# LOST paddle on Laramie from Jelm to Woods Landing



## SteamboatBORN (Sep 22, 2012)

How's that run? 


Sent from my iPhone using Mountain Buzz


----------



## gparker2 (May 21, 2013)

It was pretty fun once we hit the canyon, some decent rapids w/ a couple minor holes to avoid. The water is at a good level right now for consistent little waves all the way to the take out. There are even some good places to try a little surfing. Some deadfall on the edges and a tree down river right about 3/4 of the way down (I think it has been there for a long time though) but all easily avoidable. It was a little over 1000 when we did it. Only 3 miles and close to home for me so I like it!


----------



## SteamboatBORN (Sep 22, 2012)

I drive by Woods Landing at least once a month, and had no idea there was a run up from there. Looks like it could be a great little run on a sup.


----------



## gparker2 (May 21, 2013)

Oh, and I should mention for good measure it is considered higher than normal right now. It's at 1120 cfs and it's in the 80th percentile.


----------



## SteamboatBORN (Sep 22, 2012)

Where do you put in and take out at?


----------



## SteamboatBORN (Sep 22, 2012)

I am looking at AW page for the run:
American Whitewater - 1- Jelm Public Access to Woods Landing (Jelm Canyon), Laramie Wyoming, US

Not sure if the put-in/take-out are correct on that map.


----------



## gparker2 (May 21, 2013)

If you're coming from steamboat then right as you take that sharp corner at wood's landing you turn right and park near the gas station at the bridge that is the take out. Then you take a right out of that lot and go across the bridge and down the road about 3 miles. On the right you will see a sign for Jelm river access. It is a dirt road that forks left, right and straight. If you keep going towards the outhouse down to the river that is your put in. Left and right are private property but there are signs. When are planning on going?


----------



## SteamboatBORN (Sep 22, 2012)

Thanks! That seems easy enough. I might try to go later afternoon June 20th. Headed to my in-laws ranch over in Cherokee Park and we go through Laramie to get their.
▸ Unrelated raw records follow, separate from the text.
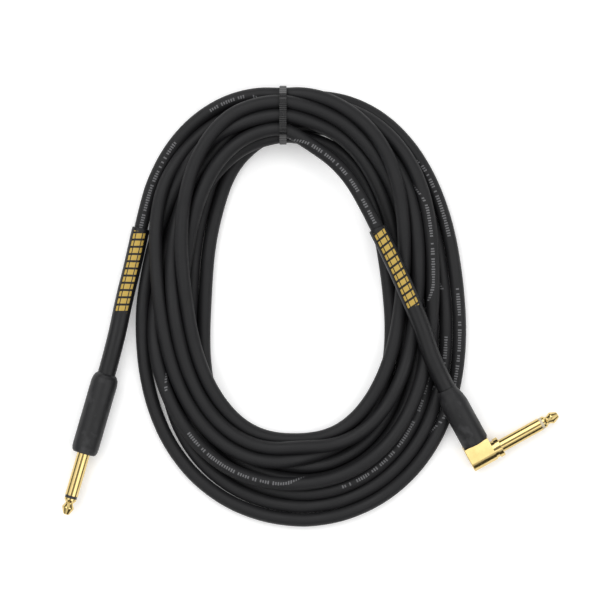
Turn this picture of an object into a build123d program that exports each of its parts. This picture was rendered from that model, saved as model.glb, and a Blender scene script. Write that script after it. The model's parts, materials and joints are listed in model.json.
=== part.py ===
"""A coiled instrument cable: a straight 6.35 mm phone plug, a right-angled one, and the cable between
them, wound in nine turns that a nylon tie holds together at one side. It lies flat on a surface.

Millimetres. +Z is up. The origin is on that surface, under the middle of the box that holds the two
plugs and the tie. Each plug is drawn along its own +X axis and then laid where it belongs."""

from build123d import *
import math
import os

# ---- the cable and its coil ----
CABLE_D = 6.6
CABLE_R = CABLE_D / 2
COIL_CENTER = (-6.5, 6.6)
COIL_HALF_X = 42.4  # the open middle of the coil
COIL_HALF_Y = 70.3
COIL_POWER = 2.45  # a superellipse a little squarer than an ellipse
# How many cable diameters wide the coil is, less one, at angles anticlockwise from +X, in degrees.
COIL_WIDTHS = [
    (0, 5.05), (45, 3.95), (80, 3.1), (97, 3.0), (125, 2.9), (150, 3.3),
    (180, 4.15), (225, 4.9), (270, 6.06), (315, 5.0),
]
OUTLINE_POINTS = 24
# The coil's height where one, two or three layers of turns lie on each other, and in the tie.
ONE_LAYER, TWO_LAYERS, THREE_LAYERS, IN_THE_TIE = 6.9, 12.7, 18.4, 22.4
UPPER_INSET = 0.45  # how many lanes narrower the upper layers are, at both edges
PLUG_GAP = 0.15  # between the coil and the plug that lies across it

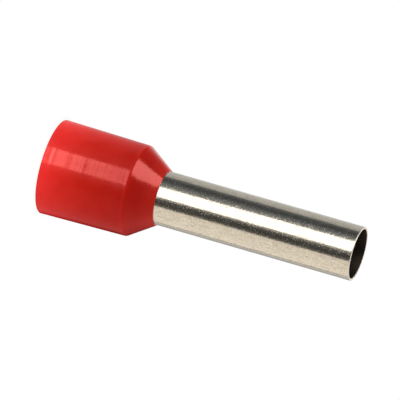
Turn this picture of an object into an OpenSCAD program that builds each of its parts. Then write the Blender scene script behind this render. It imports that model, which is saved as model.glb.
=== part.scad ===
// Insulated wire ferrule for 10 mm2 stranded wire, with an 18 mm sleeve.
// It stands on the mouth of its collar. The origin is the centre of that mouth,
// and +Z runs along the axis to the tip of the sleeve.

/* [Sleeve] */
// Bore of the metal sleeve, where the strands lie
bore_d = 4.4; // [3.9:0.1:4.6]
// Wall of the metal sleeve
sleeve_wall = 0.2; // [0.19:0.01:0.25]
// Length of the sleeve that stands out of the collar
sleeve_free = 18; // [12:0.5:25]
// Straight stretch that ends the flare at the inner end, past its bend
flare_tail = 0.13; // [0.05:0.01:0.4]
// Radius on both edges of the cut tip
tip_round = 0.09; // [0.02:0.01:0.09]

/* [Collar] */
// Length of the collar, from its mouth to its nose
collar_len = 10.25; // [9:0.05:14]
// Diameter of the pocket that takes the wire's insulation
pocket_d = 7.5; // [6.6:0.1:8.5]
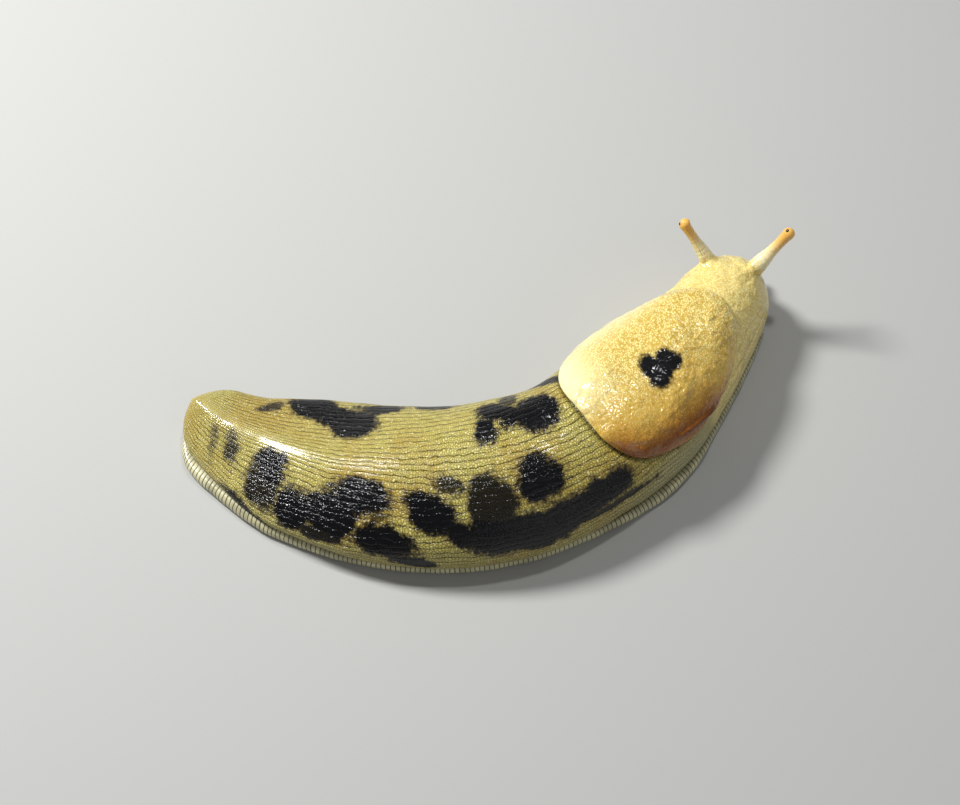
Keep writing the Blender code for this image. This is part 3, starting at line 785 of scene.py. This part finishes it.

How long does it take to run it? What the lowest water you can do it at?


----------



## gparker2 (May 21, 2013)

You can run it pretty low but it starts getting pretty boney lower than 500-600 I think. Let me know if you guys need an extra paddler/shuttle when you're in the area!


----------



## SteamboatBORN (Sep 22, 2012)

I definitely will. Don't want to run it alone.


----------